I turned 50 in January and we had a big party at our house with over 50 friends. We had a great time. One of my goals for 2020 was to read more books with friends so I laid out piles of books I wanted to read in 2020 by our bookshelves and asked any friends who were interested to put their name on one of the sign up sheets I made next to a book they would be willing to read with me. Twelve of my friends signed up and so I bought each of them whatever book they signed up for, and I have been reading the books along with them and meeting to discuss the books and texting about the ideas in the books as well. I’ve really enjoyed this. There are so many books that I have read in the past that I wanted to talk to someone about. This also pushes me to review what I am reading in preparation for discussion so I learn the material better.
For anyone who enjoys growing their vocabulary, I recently found an app called, “Vocab.com”. It’s the best vocabulary building tool I have ever seen. It’s fun to do and I now spend at least 5 minutes per day with it. Give it a try!

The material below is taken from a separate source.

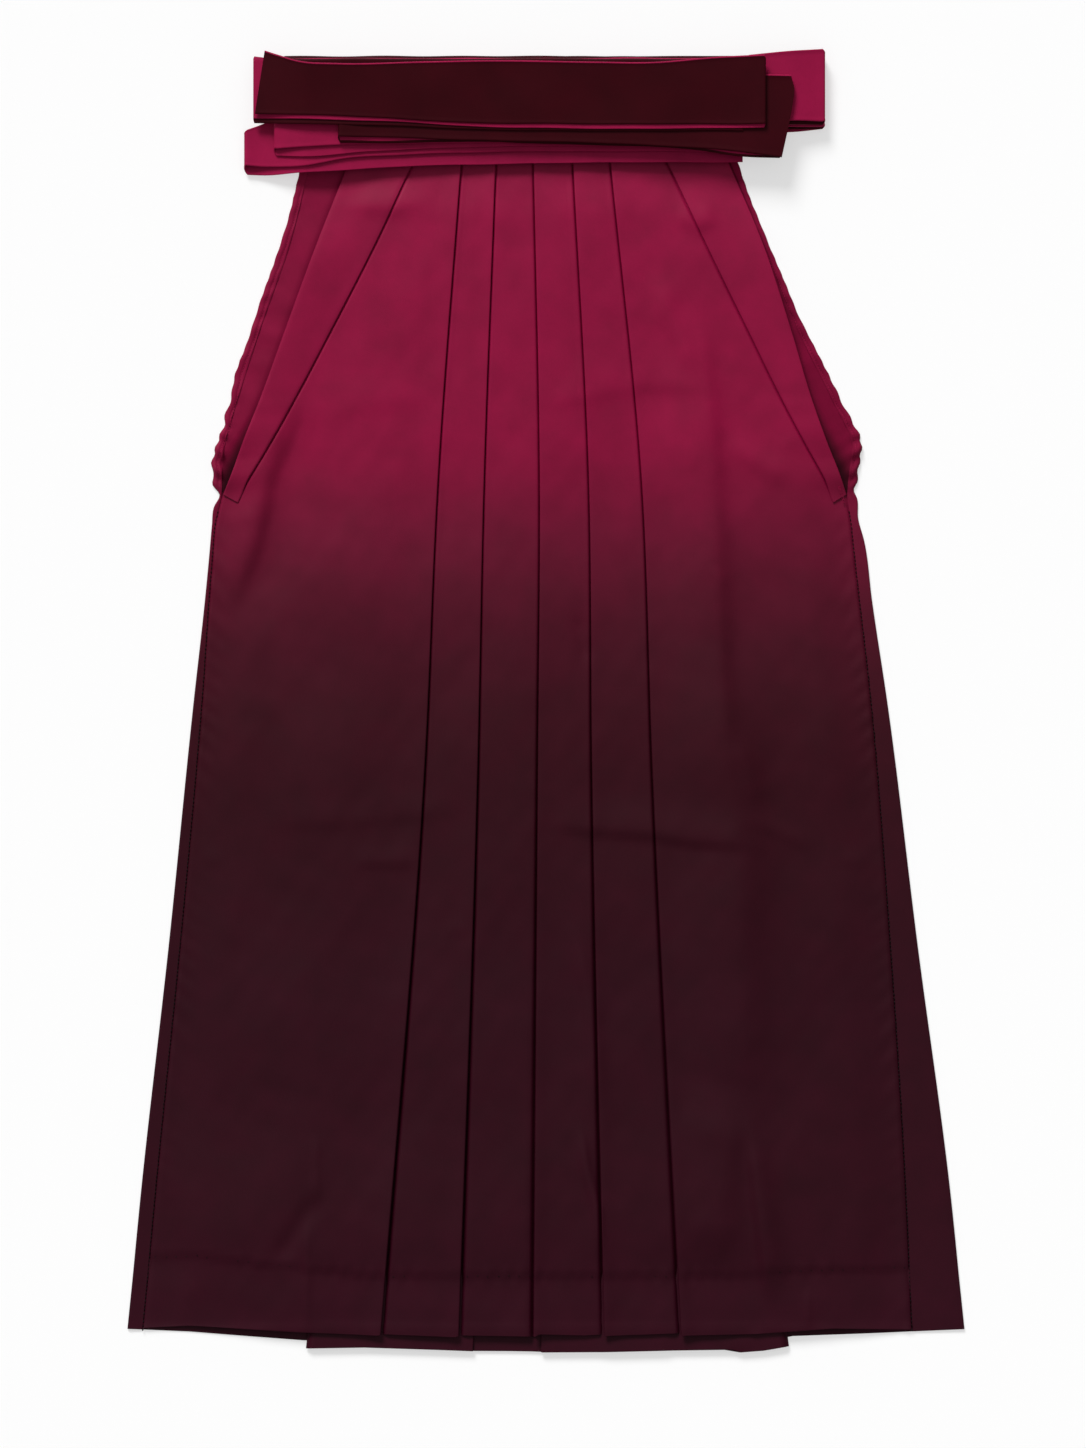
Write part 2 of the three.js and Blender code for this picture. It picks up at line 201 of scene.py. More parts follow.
def speckle(tree, place, colour):
    """Slight unevenness of a dyed colour: broad clouds and fine flecks."""
    clouds = tree.add("ShaderNodeTexNoise", {}, {"Vector": place, "Scale": 34.0, "Detail": 5.0})["Fac"]
    flecks = tree.add("ShaderNodeTexNoise", {}, {"Vector": place, "Scale": 620.0, "Detail": 3.0})["Fac"]
    amount = 0.68 + clouds * 0.50 + flecks * 0.14
    return tree.add("ShaderNodeVectorMath", {"operation": "SCALE"}, {
        "Vector": colour, "Scale": amount})["Vector"]


def dyed_cloth(name, gain=1.0):
    """The dyed twill. gain above or below 1 makes a lighter or darker one, as for its sewing thread. The
    attribute "inside" darkens the back where it shows in the side openings, and makes it rougher there: a
    little for its duller wrong side, the rest painted shade, deepest close beside the front's edge."""
    material, tree = new_material(name)
    place = tree.add("ShaderNodeTexCoord")["Object"]
    height = tree.add("ShaderNodeSeparateXYZ", {}, {"Vector": place})["Y"]
    cloud = tree.add("ShaderNodeTexNoise", {}, {"Vector": place, "Scale": 6.0, "Detail": 2.0})["Fac"]
    level = (height * 1000 + cloud * 16 - 8 - DYE_LOW) * (1 / (DYE_HIGH - DYE_LOW))
    stops = [((y - DYE_LOW) / (DYE_HIGH - DYE_LOW), tuple(c * gain for c in linear(*rgb))) for y, *rgb in DYE]
    colour = tree.add("ShaderNodeValToRGB", {"stops": stops}, {"Fac": level})["Color"]
    # inside: painted shade on the back in the side openings, with a little darkening for its wrong side
    inside = tree.add("ShaderNodeAttribute", {"attribute_name": "inside"})["Fac"]
    shaded = tree.add("ShaderNodeVectorMath", {"operation": "SCALE"}, {
        "Vector": colour, "Scale": 1 - inside * 0.9})
    colour = speckle(tree, place, shaded["Vector"])
    roughness = 0.52 + inside.maths("MINIMUM", inside * 3.0, 1.0) * 0.45
    surface(tree, {"Base Color": colour, "Roughness": roughness, "Specular IOR Level": 0.115,
                   "Normal": twill(tree, place)["Normal"]})
    return material


back_dyed = dyed_cloth("back_dyed")
inner_dyed = dyed_cloth("inner_leg_dyed")
front_dyed = dyed_cloth("front_dyed")
strip_dyed = dyed_cloth("strip_dyed")


# ---------- back panels ----------
# Two lengths of cloth with a deep pleat meeting at the centre. The side edge is turned to the front:
# a narrow hem at the side opening, and below it the strip that the front is sewn to.
HEM, CROTCH, OPENING_END, WAIST = -515, 60, 168, 440
CLOTH, GAP = 1.0, 0.3          # a wall, and the air between two layers
LAYER = CLOTH + GAP
ONE_LAYER = 0.6               # thickness of one layer of this cloth
TOPSTITCH = 5                  # from an opening's edge to its stitches
WRONG_SIDE_AND_SHADE = {"left": 0.12, "right": 0.32}   # how dark the back is painted in each opening: a little for its wrong side, the rest painted shade, more on the right
SEAM_IN, SEAM_IN_TOP = 45, 4   # from a leg's innermost edge to its back's seam: below the crotch, at it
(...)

My friend from work gave me this book for Christmas, and I asked a group of co-workers to read it with me. It’s very good so far and here are some of the things I have learned about learning from the first four chapters:
- Learning is most durable and deep when it’s effortful.
- Massed practice of a skill and rereading text are among the least productive study strategies, even though they are among the most common.
- Retrieval is more difficult when you space out practice at a task, but this is conducive to longer lasting learning and varied application of it in future settings – the gains from this are slower and require more effort, but it results in long term gains.
- The more you can explain about how what you are learning relates to your prior knowledge, the better your grasp of the learning will be.
- Learning is stronger when it is made concrete and matters to you personally.
- Repetition alone does not lead to good long-term memory.
- Mastering a text or lecture is NOT the same as mastering the underlying ideas.
- Testing is important for long term retention and self-testing can be very effective along with the testing from an instructor.
- The more cognitive work is required for retrieval, the greater will be your retention of the subject/skill/ideas.
- Repeated practice of the same thing only leads to short term memory – practice is much more effective if it is spaced out, mixed with other learning.
- There’s hardly any limit to our learning if we can relate it to what we already know.
- Unsuccessful attempts to solve a problem facilitates deep processing of the answer when it is supplied and leads to longer term retention. Teachers should allow students to struggle with solving problems. When errors are committed and there is corrective feedback, students learn better. Plus, those who are taught that learning is a struggle will be more willing and able to take on tough challenges in the future.
- Thinking that intellectual ability is fixed from birth is a fallacy and those who believe it tend to avoid challenges. Those who believe that their intellectual abilities lie largely within their control, will take on difficult challenges. Failure will be viewed as a sign of effort and progress in learning.
I end with a quote from the great Dr. Seuss, “The more that you read, the more things that you will know. The more that you learn, the more places that you will go.”